Raccontare la guerra con un podcast. Cecilia Sala, giornalista in prima linea

Di nuovo sul giornalismo si è concentrata la sesta serata del Festival delle Rinascite di quest’anno. Per parlare dei filtri mediatici del giornalismo è stata ospite di Migliori di Così la giornalista Cecilia Sala,  in redazione al Foglio e ideatrice del famosissimo podcast giornaliero di Chora Media Stories, nato per raccontare in diretta quello che accade nel mondo con un mezzo completamente nuovo. 

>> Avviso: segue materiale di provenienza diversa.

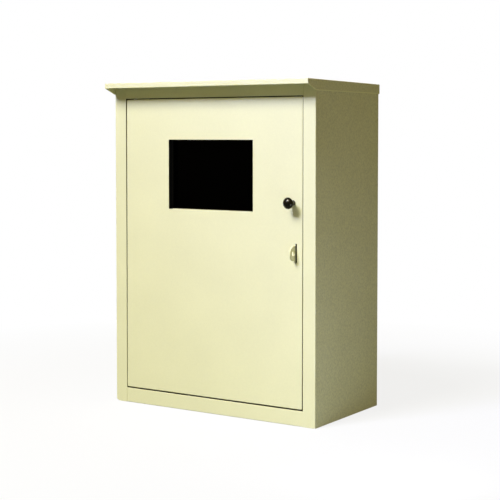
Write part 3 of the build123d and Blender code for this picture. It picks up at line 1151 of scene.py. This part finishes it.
class ENCLOSURE_OT_studio(bpy.types.Operator):
    """Set up the floor, the lamps, the room and the camera"""

    bl_idname = "enclosure.studio"
    bl_label = "Studio"

    def execute(self, context):
        settings = context.scene.enclosure_studio
        scene = context.scene
        disc = bmesh.new()
        bmesh.ops.create_circle(disc, cap_ends=True, segments=96, radius=settings.floor_radius)
        bmesh.ops.translate(disc, verts=disc.verts, vec=(0, 0, -settings.floor_drop))
        mesh = bpy.data.meshes.new("floor")
        disc.to_mesh(mesh)
        disc.free()
        floor = bpy.data.objects.new("floor", mesh)
        scene.collection.objects.link(floor)
        mesh.materials.append(white_floor(settings))
        add_softbox(
            "softbox",
            settings.softbox_place,
            settings.softbox_aim,
            settings.softbox_size,
            settings.softbox_power,
            settings.softbox_colour,
            settings.softbox_spread,
        )
        add_softbox(
            "beam",
            settings.softbox_place,
            settings.beam_aim,
            settings.softbox_size,
            settings.beam_power,
            settings.beam_colour,
            settings.beam_spread,
        )
        add_softbox(
            "card",
            settings.card_place,
            settings.card_aim,
            settings.card_size,
            settings.card_power,
            settings.card_colour,
            settings.card_spread,
        )
        room = bpy.data.worlds.new("room")
        scene.world = room
        room.use_nodes = True
        backdrop = room.node_tree.nodes["Background"]
        backdrop.inputs["Color"].default_value = (1, 1, 1, 1)
        backdrop.inputs["Strength"].default_value = 1.0
        dim = add_node(room, "ShaderNodeBackground")
        dim.inputs["Color"].default_value = (*settings.room_light, 1)
        mix = add_node(room, "ShaderNodeMixShader")
        link(room, seen_directly(room), mix.inputs[0])
        link(room, dim.outputs["Background"], mix.inputs[1])
        link(room, backdrop.outputs["Background"], mix.inputs[2])
        link(room, mix.outputs["Shader"], room.node_tree.nodes["World Output"].inputs["Surface"])
        lens = bpy.data.cameras.new("camera")
        lens.sensor_width = 36
        lens.lens = settings.focal_length
        lens.shift_y = settings.camera_rise
        camera = bpy.data.objects.new("camera", lens)
        scene.collection.objects.link(camera)
        camera.location = settings.camera_place
        camera.rotation_euler = (
            math.radians(90) - settings.camera_pitch,
            0,
            settings.camera_yaw,
        )
        scene.camera = camera
        scene.view_settings.view_transform = "Standard"
        return {"FINISHED"}


class ENCLOSURE_PT_panel(bpy.types.Panel):
    """Sizes, finishes and steps of the enclosure"""

    bl_idname = "ENCLOSURE_PT_panel"
    bl_label = "Steel Enclosure"
    bl_space_type = "VIEW_3D"
    bl_region_type = "UI"
    bl_category = "Enclosure"

    def draw(self, context):
        layout = self.layout
        for name, group in SETTINGS.items():
            box = layout.box()
            box.label(text=group.__doc__.rstrip("."))
            settings = getattr(context.scene, name)
            for field in group.__annotations__:
                box.prop(settings, field)
        for step in STEPS:
            layout.operator(step.bl_idname)


SETTINGS = {
    "enclosure_coat": PowderCoatSettings,
    "enclosure_knob": KnobSettings,
    "enclosure_small": SmallPartSettings,
    "enclosure_studio": StudioSettings,
}
STEPS = (
    ENCLOSURE_OT_studio,
    ENCLOSURE_OT_coat_sheets,
    ENCLOSURE_OT_fasteners,
    ENCLOSURE_OT_inner_sheets,
    ENCLOSURE_OT_hinge_bushes,
    ENCLOSURE_OT_threaded_studs,
    ENCLOSURE_OT_knob,
    ENCLOSURE_OT_padlock_lug,
    ENCLOSURE_OT_window,
    ENCLOSURE_OT_seals,
)


def register():
    """Add the settings, the steps and the panel."""
    for group in SETTINGS.values():
        bpy.utils.register_class(group)
    for name, group in SETTINGS.items():
        setattr(bpy.types.Scene, name, PointerProperty(type=group))
    for step in STEPS:
        bpy.utils.register_class(step)
    bpy.utils.register_class(ENCLOSURE_PT_panel)


def unregister():
    """Remove the panel, the steps and the settings."""
    bpy.utils.unregister_class(ENCLOSURE_PT_panel)
    for step in reversed(STEPS):
        bpy.utils.unregister_class(step)
    for name in SETTINGS:
        delattr(bpy.types.Scene, name)
    for group in reversed(SETTINGS.values()):
        bpy.utils.unregister_class(group)


def main():
    """Run every step in order."""
    register()
    bpy.ops.enclosure.studio()
    bpy.ops.enclosure.coat_sheets()
    bpy.ops.enclosure.fasteners()
    bpy.ops.enclosure.inner_sheets()
    bpy.ops.enclosure.hinge_bushes()
    bpy.ops.enclosure.threaded_studs()
    bpy.ops.enclosure.knob()
    bpy.ops.enclosure.padlock_lug()
    bpy.ops.enclosure.window()
    bpy.ops.enclosure.seals()


if __name__ == "__main__":
    main()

Il podcast, sostiene Sala, è un mezzo estremamente adeguato ai nostri tempi frenetici, ma non tutti i contenuti audio che si ritengono comunemente podcast sono sempre tali. Si rende necessario, al fine di poter definire un prodotto realmente podcast, un elemento di narrazione che lo distingua da un radiogiornale. Inoltre, un podcast giornalistico non è necessariamente legato alla notizia del giorno, quella più importante nella gerarchia delle news, ma a qualsiasi storia che possa essere d’interesse per un’analisi e una conoscenza approfondita di ciò che ci circonda. 

Analizzando i dietro le quinte del suo lavoro, Sala ha affermato che la parte più difficile è il dover ricominciare da zero costantemente, e di doverlo fare dialogando con persone in difficoltà, che hanno ben altro a cui pensare. Persone che si devono preoccupare, in zona di guerra, della salute dei loro parenti e amici, più che di come rilasciare interviste o far trapelare informazioni. 

Ovviamente i nuovi mezzi d’informazione sono al centro della discussione, perché offrono dei mezzi veloci e semplici per tenersi in contatto con il mondo in condizioni difficili per il giornalismo – ad esempio, in questo periodo a Gaza, in cui nessun giornalista internazionale può entrare senza un embedment (un accordo) con l’esercito israeliano. È fondamentale avere accesso a determinati contenuti in momenti complicati a livello di libertà di cronaca e di informazione. 

In seguito, si è parlato del nuovo libro di Cecilia Sala, intitolato L’incendio. Un libro che parla di giovani in modo trasversale. Cecilia Sala ci ricorda che quando si parla di giovani, si parla di una stragrande maggioranza della popolazione in paesi come l’Iran o il Sudan. È difficile quindi parlare di «generazione» in senso esclusivo, come se si parlasse di un distaccamento della popolazione. 

In Iran, sostiene Sala, le proteste contro il governo centrale sono state così lunghe e resistenti perché c’erano giovani in strada, e si erano accorti di essere in tanti e di poter fare fronte comune. Allo stesso modo, i ventenni sono protagonisti della fase di storia attuale del paese in questa guerra che si sta combattendo. 

Un’ultima domanda è stata fatta su Masoud Pezeshkian e sulla vittoria del candidato riformista nelle scorse, recenti elezioni iraniane. Al di là del calcolo sbagliato compiuto dall’establishment iraniano, l’affluenza alle urne è stata bassissima. Questo è sintomo di una stanchezza evidente verso il sistema di voto, ormai non più sostenuto dalla popolazione. La maggioranza schiacciante degli iraniani è contro lo status quo. La forza dei giovani si esprime anche in questo aperto dissenso.